Caillou, a whiny four-year-old, gets angry and pokes a baby in the eye. Any resemblance to actual persons, living, dead, or living and making other people dead, is purely coincidental.

But it’s the small, pathetic sadisms that tell the whole story–and maybe “sadism” is the wrong word here, because the people he targets are incapable of being hurt by him in the way he wants. For instance, revoking the Nebraska Navy certificates from me and Courtney Lawton because he doesn’t like us–I’m sure that in his pique he intended to wound, but it’s really just pathetic and funny.

And now–get this. Ricketts succeeded in getting the death penalty back, and he is super itchy to kill somebody because he’s up for re-election and he thinks it will make him look like a man. So he is asking to be allowed to fast-track an execution because, he says, his experimental injection drugs are going to expire otherwise. You know, the way you might be like, “Honey, we should make a salad tonight while this Romaine is still good.” Except instead of a salad you want the pleasure that can only come from killing a man, and legally killing him, too, so nobody can get you for it, and legal because you made it legal with all the money Daddy gave you.

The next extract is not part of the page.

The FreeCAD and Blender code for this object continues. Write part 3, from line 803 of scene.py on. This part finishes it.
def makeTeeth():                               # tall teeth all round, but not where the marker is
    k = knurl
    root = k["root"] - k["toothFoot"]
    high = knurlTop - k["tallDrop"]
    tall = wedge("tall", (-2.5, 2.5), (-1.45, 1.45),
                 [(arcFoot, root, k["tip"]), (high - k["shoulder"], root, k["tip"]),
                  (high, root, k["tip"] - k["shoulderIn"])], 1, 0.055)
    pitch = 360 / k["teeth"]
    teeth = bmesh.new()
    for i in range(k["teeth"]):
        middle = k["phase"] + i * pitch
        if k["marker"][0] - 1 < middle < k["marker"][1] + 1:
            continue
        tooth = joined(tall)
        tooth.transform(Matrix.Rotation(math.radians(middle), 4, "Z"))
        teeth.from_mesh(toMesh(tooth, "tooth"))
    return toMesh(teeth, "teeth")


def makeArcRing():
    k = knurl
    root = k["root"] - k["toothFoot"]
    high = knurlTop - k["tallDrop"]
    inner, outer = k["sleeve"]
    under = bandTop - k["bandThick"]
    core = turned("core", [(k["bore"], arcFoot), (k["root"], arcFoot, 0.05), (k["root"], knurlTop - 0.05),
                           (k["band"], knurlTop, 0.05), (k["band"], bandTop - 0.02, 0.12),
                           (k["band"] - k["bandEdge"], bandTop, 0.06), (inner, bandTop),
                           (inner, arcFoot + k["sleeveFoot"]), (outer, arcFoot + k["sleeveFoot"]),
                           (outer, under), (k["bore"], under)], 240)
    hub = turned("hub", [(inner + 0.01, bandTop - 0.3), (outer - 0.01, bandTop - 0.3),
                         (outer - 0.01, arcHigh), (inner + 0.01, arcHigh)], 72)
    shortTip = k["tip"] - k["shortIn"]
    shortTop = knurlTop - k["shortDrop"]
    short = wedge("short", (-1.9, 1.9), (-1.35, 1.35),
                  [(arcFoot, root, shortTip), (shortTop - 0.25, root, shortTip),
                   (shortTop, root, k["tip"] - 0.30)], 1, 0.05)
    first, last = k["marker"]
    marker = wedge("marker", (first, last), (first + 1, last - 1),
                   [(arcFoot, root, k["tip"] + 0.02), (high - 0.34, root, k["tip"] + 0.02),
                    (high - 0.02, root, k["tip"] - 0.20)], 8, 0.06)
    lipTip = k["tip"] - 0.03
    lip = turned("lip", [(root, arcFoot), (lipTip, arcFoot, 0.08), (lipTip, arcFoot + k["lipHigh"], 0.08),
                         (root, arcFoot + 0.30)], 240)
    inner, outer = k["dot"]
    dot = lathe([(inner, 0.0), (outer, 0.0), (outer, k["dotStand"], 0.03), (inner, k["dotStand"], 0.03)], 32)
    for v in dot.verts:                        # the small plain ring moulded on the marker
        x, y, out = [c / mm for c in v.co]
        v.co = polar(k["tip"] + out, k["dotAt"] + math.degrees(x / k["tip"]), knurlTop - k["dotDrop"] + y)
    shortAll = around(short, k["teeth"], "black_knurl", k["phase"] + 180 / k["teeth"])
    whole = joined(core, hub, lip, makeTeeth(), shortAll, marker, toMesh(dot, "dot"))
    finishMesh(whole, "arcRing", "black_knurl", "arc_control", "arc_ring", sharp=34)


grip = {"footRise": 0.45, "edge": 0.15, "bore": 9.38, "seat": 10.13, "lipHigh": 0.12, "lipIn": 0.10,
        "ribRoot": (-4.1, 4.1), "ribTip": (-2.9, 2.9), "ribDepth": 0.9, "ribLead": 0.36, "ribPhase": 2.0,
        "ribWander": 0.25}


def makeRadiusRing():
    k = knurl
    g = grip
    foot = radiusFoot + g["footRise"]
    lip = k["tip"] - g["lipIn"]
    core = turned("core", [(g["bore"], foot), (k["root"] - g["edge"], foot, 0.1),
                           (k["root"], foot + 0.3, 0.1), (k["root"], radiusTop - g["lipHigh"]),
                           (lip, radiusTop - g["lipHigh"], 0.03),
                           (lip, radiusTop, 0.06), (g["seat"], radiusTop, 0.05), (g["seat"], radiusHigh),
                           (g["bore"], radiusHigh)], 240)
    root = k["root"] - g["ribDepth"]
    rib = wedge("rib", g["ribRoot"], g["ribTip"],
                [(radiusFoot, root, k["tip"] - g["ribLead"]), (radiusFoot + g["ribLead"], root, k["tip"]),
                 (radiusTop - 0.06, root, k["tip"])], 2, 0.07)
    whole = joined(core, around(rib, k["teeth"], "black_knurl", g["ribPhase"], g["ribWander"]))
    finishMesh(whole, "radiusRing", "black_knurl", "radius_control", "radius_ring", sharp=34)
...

So he asked specifically that the courts let him schedule it on July 10. July 10, “coincidentally,” is the birthday of Ernie Chambers, the black man who has fought the death penalty for 40 years, and even beat Ricketts at it until Daddy’s money fixed it for him. And Ricketts can’t handle anyone beating him at something, especially a black man who has more integrity putting his shoes on in the morning that Ricketts will hope to evidence in his life. Imagine that. A working class black man who lives on poverty wages and has given his life to uplifting the downtrodden in this state. Imagine what a threat a man like that poses to the fragile psyche of his opposite, a trust fund baby whose father bought him everything, even a governorship, and still couldn’t buy him out of mediocrity, and who has to suffice himself with tweezers and butterflies as a legacy. So July 10, he says.